_DATA SHOWN_
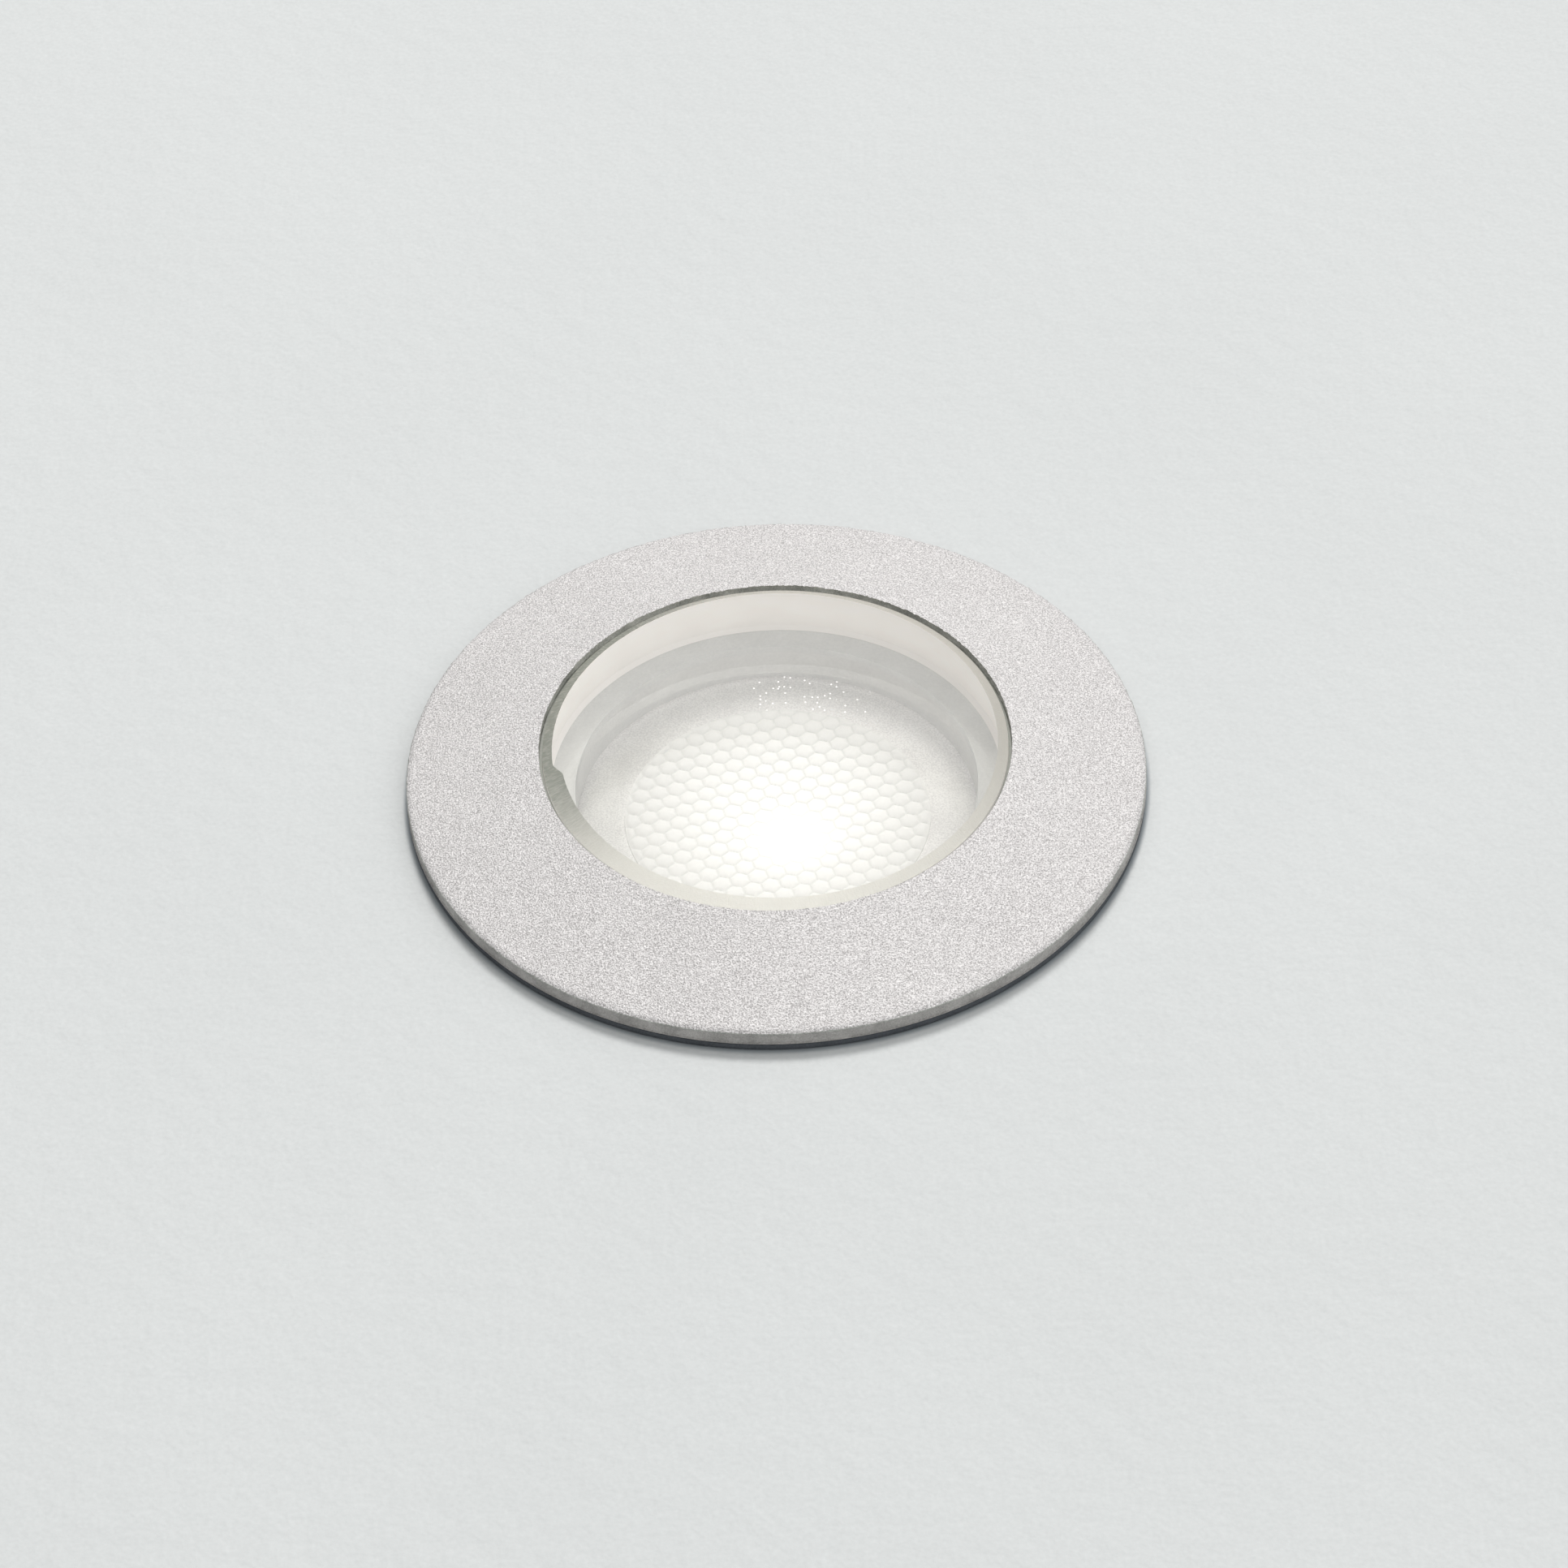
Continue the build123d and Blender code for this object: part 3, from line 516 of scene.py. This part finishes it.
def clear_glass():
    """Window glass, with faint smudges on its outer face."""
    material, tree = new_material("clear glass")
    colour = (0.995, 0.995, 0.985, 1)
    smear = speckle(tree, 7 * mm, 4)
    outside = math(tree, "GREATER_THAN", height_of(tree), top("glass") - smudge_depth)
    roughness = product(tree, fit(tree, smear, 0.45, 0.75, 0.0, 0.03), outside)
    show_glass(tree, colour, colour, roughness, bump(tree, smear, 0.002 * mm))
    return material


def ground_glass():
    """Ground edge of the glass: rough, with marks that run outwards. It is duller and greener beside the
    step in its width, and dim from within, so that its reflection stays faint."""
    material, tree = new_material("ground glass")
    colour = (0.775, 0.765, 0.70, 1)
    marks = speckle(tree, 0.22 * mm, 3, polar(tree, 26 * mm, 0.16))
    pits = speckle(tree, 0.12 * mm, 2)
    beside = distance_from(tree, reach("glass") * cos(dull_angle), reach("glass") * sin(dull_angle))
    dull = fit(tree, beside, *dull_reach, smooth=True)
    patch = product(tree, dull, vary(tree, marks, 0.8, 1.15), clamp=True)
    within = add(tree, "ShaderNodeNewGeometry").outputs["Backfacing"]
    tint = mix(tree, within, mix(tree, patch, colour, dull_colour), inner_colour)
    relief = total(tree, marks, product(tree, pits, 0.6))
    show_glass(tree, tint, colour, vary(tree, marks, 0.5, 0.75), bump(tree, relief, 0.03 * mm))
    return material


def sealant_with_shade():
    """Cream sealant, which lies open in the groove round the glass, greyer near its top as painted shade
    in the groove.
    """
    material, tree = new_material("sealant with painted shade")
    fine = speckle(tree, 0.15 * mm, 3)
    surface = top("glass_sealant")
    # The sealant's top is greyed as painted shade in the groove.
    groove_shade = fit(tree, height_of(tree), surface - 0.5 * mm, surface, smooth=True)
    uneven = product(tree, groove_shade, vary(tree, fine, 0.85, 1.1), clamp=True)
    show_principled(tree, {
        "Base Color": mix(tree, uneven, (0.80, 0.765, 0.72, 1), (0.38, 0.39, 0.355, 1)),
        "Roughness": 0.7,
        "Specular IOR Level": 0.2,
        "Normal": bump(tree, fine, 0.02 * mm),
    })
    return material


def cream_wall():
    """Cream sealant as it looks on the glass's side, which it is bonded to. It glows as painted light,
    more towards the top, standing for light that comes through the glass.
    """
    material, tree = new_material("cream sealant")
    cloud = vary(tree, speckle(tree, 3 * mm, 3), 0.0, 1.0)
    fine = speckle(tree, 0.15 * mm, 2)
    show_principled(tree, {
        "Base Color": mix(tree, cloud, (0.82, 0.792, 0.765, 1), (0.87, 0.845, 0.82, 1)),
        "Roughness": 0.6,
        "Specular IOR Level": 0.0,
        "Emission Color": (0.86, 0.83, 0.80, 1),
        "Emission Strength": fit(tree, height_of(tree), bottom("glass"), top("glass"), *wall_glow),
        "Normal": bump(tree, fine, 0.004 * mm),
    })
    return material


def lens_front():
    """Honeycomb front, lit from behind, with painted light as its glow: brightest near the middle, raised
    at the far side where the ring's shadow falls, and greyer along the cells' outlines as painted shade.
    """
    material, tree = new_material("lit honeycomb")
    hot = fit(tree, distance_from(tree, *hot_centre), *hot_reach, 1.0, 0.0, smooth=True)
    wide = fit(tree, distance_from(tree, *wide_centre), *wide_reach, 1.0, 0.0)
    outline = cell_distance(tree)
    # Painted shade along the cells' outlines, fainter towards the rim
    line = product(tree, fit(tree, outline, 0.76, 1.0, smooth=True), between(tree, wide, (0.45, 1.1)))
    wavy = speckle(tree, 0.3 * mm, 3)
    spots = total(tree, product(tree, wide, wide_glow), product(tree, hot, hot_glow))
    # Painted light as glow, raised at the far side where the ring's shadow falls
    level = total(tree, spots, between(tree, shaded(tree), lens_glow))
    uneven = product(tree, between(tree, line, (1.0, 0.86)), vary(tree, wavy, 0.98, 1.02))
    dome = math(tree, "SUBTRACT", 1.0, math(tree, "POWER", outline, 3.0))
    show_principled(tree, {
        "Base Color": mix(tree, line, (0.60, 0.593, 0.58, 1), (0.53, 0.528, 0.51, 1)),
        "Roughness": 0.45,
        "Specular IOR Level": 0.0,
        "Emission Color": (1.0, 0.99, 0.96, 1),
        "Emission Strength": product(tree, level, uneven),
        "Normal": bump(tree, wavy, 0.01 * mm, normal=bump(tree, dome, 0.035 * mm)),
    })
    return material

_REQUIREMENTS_
Reproduce the material precisely, including every line.

_RESPONSE TO THE EXERCISE_
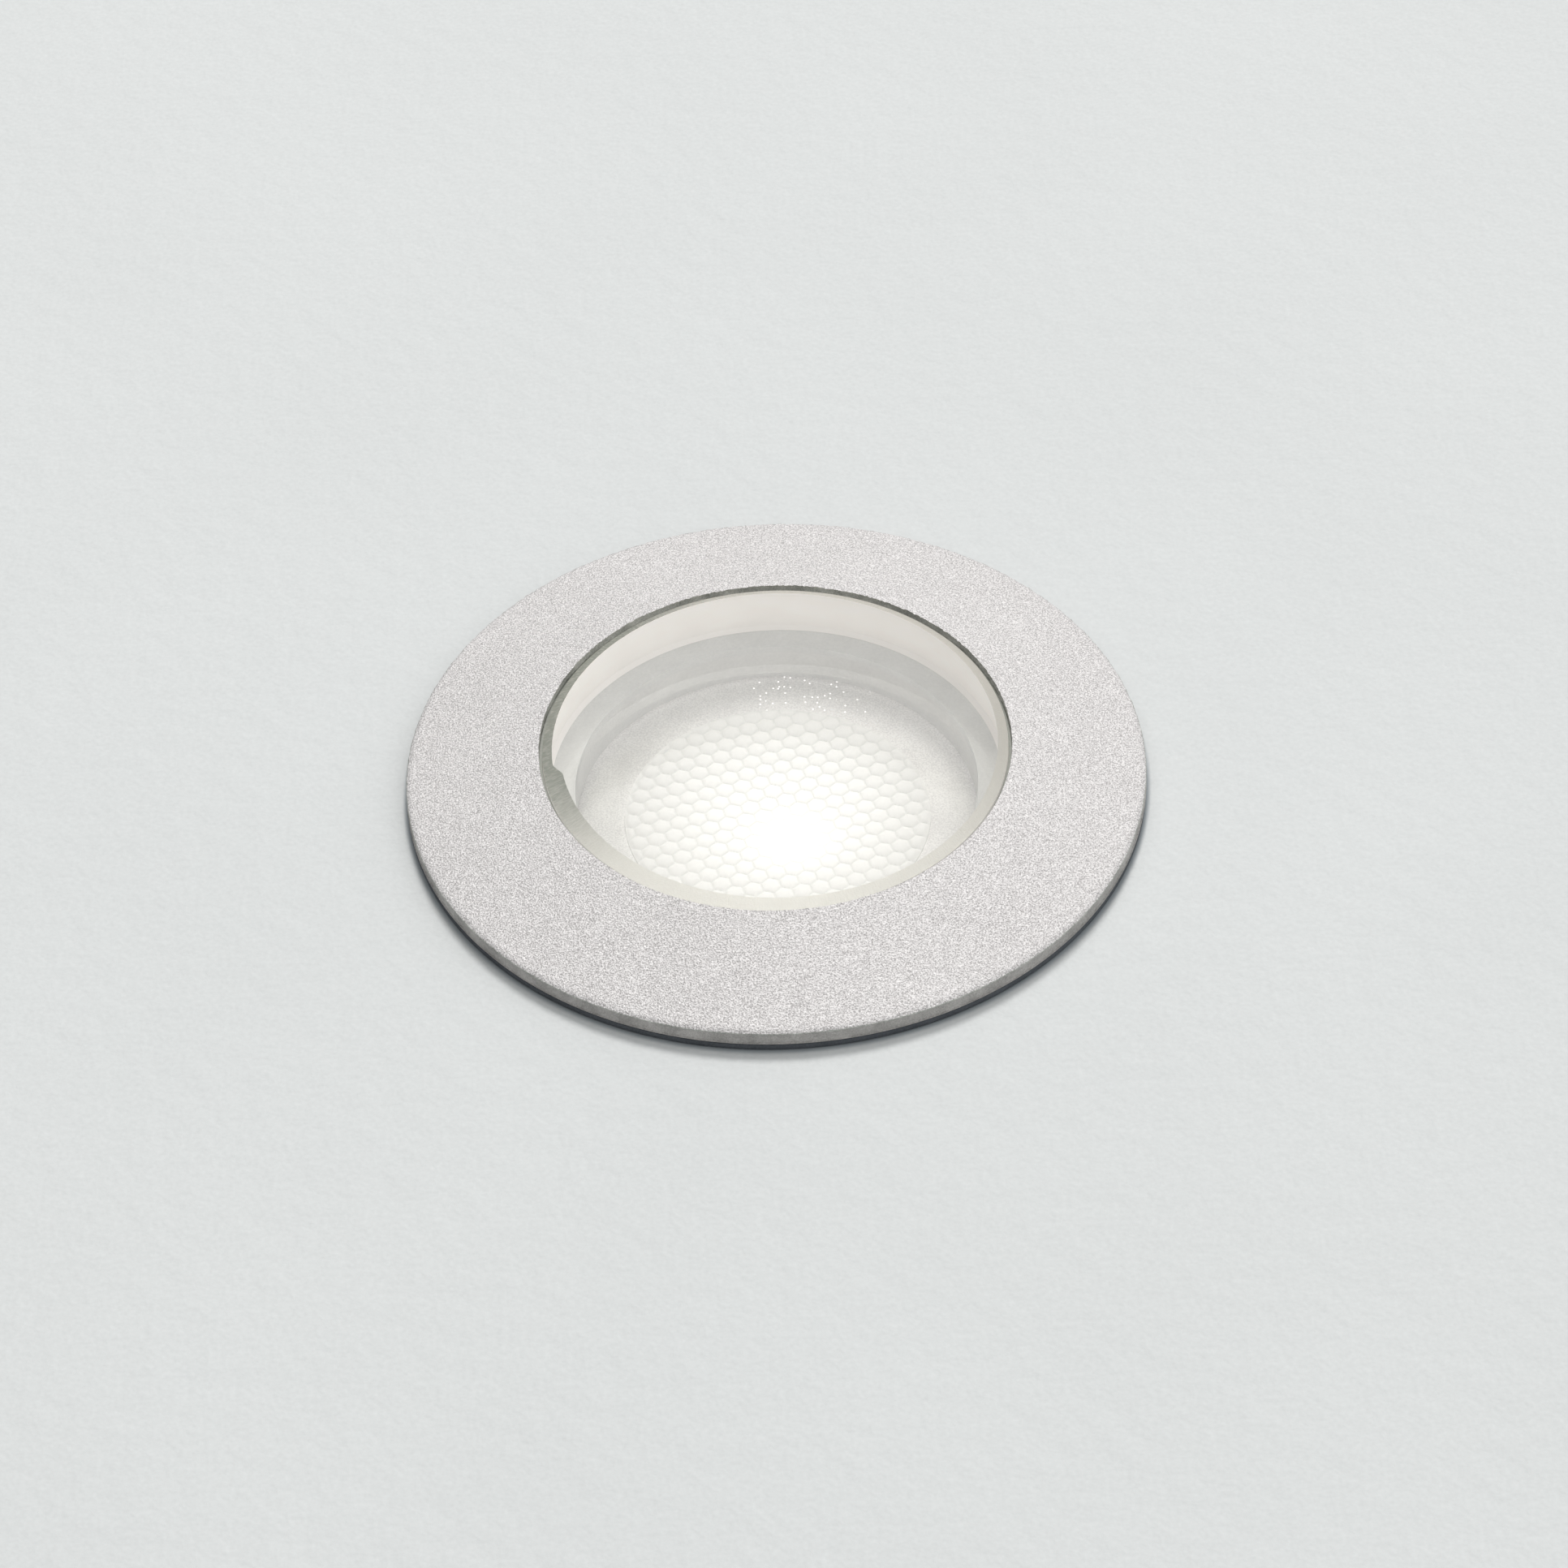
Continue the build123d and Blender code for this object: part 3, from line 516 of scene.py. This part finishes it.
def clear_glass():
    """Window glass, with faint smudges on its outer face."""
    material, tree = new_material("clear glass")
    colour = (0.995, 0.995, 0.985, 1)
    smear = speckle(tree, 7 * mm, 4)
    outside = math(tree, "GREATER_THAN", height_of(tree), top("glass") - smudge_depth)
    roughness = product(tree, fit(tree, smear, 0.45, 0.75, 0.0, 0.03), outside)
    show_glass(tree, colour, colour, roughness, bump(tree, smear, 0.002 * mm))
    return material


def ground_glass():
    """Ground edge of the glass: rough, with marks that run outwards. It is duller and greener beside the
    step in its width, and dim from within, so that its reflection stays faint."""
    material, tree = new_material("ground glass")
    colour = (0.775, 0.765, 0.70, 1)
    marks = speckle(tree, 0.22 * mm, 3, polar(tree, 26 * mm, 0.16))
    pits = speckle(tree, 0.12 * mm, 2)
    beside = distance_from(tree, reach("glass") * cos(dull_angle), reach("glass") * sin(dull_angle))
    dull = fit(tree, beside, *dull_reach, smooth=True)
    patch = product(tree, dull, vary(tree, marks, 0.8, 1.15), clamp=True)
    within = add(tree, "ShaderNodeNewGeometry").outputs["Backfacing"]
    tint = mix(tree, within, mix(tree, patch, colour, dull_colour), inner_colour)
    relief = total(tree, marks, product(tree, pits, 0.6))
    show_glass(tree, tint, colour, vary(tree, marks, 0.5, 0.75), bump(tree, relief, 0.03 * mm))
    return material


def sealant_with_shade():
    """Cream sealant, which lies open in the groove round the glass, greyer near its top as painted shade
    in the groove.
    """
    material, tree = new_material("sealant with painted shade")
    fine = speckle(tree, 0.15 * mm, 3)
    surface = top("glass_sealant")
    # The sealant's top is greyed as painted shade in the groove.
    groove_shade = fit(tree, height_of(tree), surface - 0.5 * mm, surface, smooth=True)
    uneven = product(tree, groove_shade, vary(tree, fine, 0.85, 1.1), clamp=True)
    show_principled(tree, {
        "Base Color": mix(tree, uneven, (0.80, 0.765, 0.72, 1), (0.38, 0.39, 0.355, 1)),
        "Roughness": 0.7,
        "Specular IOR Level": 0.2,
        "Normal": bump(tree, fine, 0.02 * mm),
    })
    return material


def cream_wall():
    """Cream sealant as it looks on the glass's side, which it is bonded to. It glows as painted light,
    more towards the top, standing for light that comes through the glass.
    """
    material, tree = new_material("cream sealant")
    cloud = vary(tree, speckle(tree, 3 * mm, 3), 0.0, 1.0)
    fine = speckle(tree, 0.15 * mm, 2)
    show_principled(tree, {
        "Base Color": mix(tree, cloud, (0.82, 0.792, 0.765, 1), (0.87, 0.845, 0.82, 1)),
        "Roughness": 0.6,
        "Specular IOR Level": 0.0,
        "Emission Color": (0.86, 0.83, 0.80, 1),
        "Emission Strength": fit(tree, height_of(tree), bottom("glass"), top("glass"), *wall_glow),
        "Normal": bump(tree, fine, 0.004 * mm),
    })
    return material


def lens_front():
    """Honeycomb front, lit from behind, with painted light as its glow: brightest near the middle, raised
    at the far side where the ring's shadow falls, and greyer along the cells' outlines as painted shade.
    """
    material, tree = new_material("lit honeycomb")
    hot = fit(tree, distance_from(tree, *hot_centre), *hot_reach, 1.0, 0.0, smooth=True)
    wide = fit(tree, distance_from(tree, *wide_centre), *wide_reach, 1.0, 0.0)
    outline = cell_distance(tree)
    # Painted shade along the cells' outlines, fainter towards the rim
    line = product(tree, fit(tree, outline, 0.76, 1.0, smooth=True), between(tree, wide, (0.45, 1.1)))
    wavy = speckle(tree, 0.3 * mm, 3)
    spots = total(tree, product(tree, wide, wide_glow), product(tree, hot, hot_glow))
    # Painted light as glow, raised at the far side where the ring's shadow falls
    level = total(tree, spots, between(tree, shaded(tree), lens_glow))
    uneven = product(tree, between(tree, line, (1.0, 0.86)), vary(tree, wavy, 0.98, 1.02))
    dome = math(tree, "SUBTRACT", 1.0, math(tree, "POWER", outline, 3.0))
    show_principled(tree, {
        "Base Color": mix(tree, line, (0.60, 0.593, 0.58, 1), (0.53, 0.528, 0.51, 1)),
        "Roughness": 0.45,
        "Specular IOR Level": 0.0,
        "Emission Color": (1.0, 0.99, 0.96, 1),
        "Emission Strength": product(tree, level, uneven),
        "Normal": bump(tree, wavy, 0.01 * mm, normal=bump(tree, dome, 0.035 * mm)),
    })
    return material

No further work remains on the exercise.